* START Collected data *
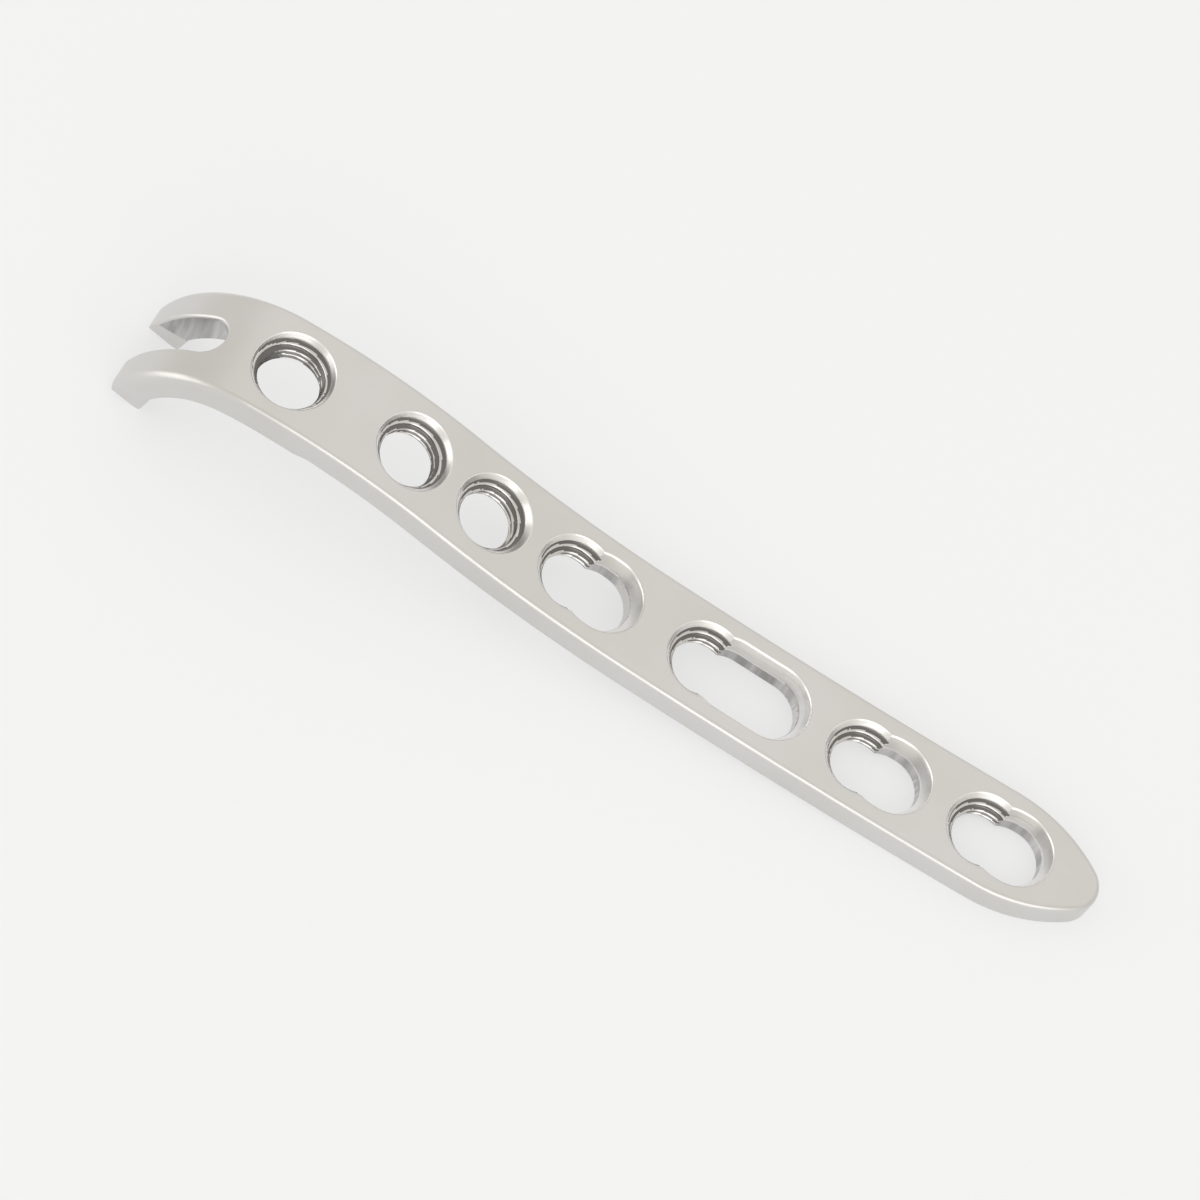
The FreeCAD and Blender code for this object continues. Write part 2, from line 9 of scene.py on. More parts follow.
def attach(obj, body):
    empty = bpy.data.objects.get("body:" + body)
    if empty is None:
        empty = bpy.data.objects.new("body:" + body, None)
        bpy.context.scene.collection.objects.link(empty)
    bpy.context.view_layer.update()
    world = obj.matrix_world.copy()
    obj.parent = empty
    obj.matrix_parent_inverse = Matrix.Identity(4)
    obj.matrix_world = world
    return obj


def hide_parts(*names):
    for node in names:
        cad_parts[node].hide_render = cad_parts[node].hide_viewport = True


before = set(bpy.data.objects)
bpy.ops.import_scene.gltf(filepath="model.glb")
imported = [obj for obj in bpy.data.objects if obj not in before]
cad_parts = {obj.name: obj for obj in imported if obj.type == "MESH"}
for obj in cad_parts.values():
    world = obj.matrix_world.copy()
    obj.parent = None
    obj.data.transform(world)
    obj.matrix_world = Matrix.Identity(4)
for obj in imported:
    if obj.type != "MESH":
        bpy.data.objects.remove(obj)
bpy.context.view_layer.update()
* END Collected data *
### Written problem
Copy out the listing above, line by line and exactly, from its first line to the line holding "obj.matrix_world = world", inclusive.

### Solution to this exercise
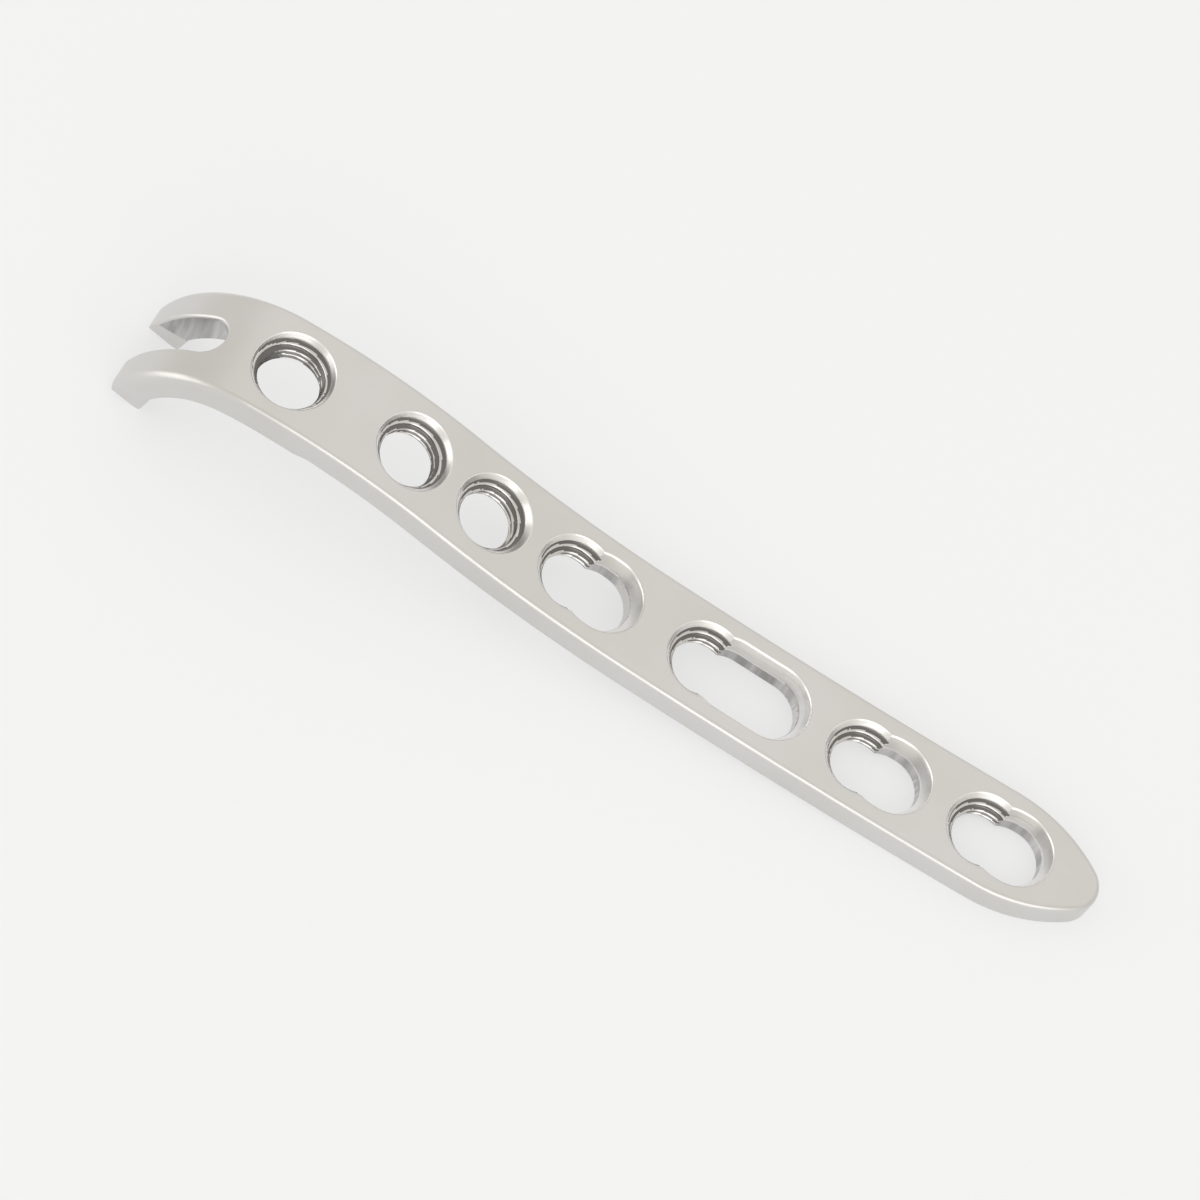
The FreeCAD and Blender code for this object continues. Write part 2, from line 9 of scene.py on. More parts follow.
def attach(obj, body):
    empty = bpy.data.objects.get("body:" + body)
    if empty is None:
        empty = bpy.data.objects.new("body:" + body, None)
        bpy.context.scene.collection.objects.link(empty)
    bpy.context.view_layer.update()
    world = obj.matrix_world.copy()
    obj.parent = empty
    obj.matrix_parent_inverse = Matrix.Identity(4)
    obj.matrix_world = world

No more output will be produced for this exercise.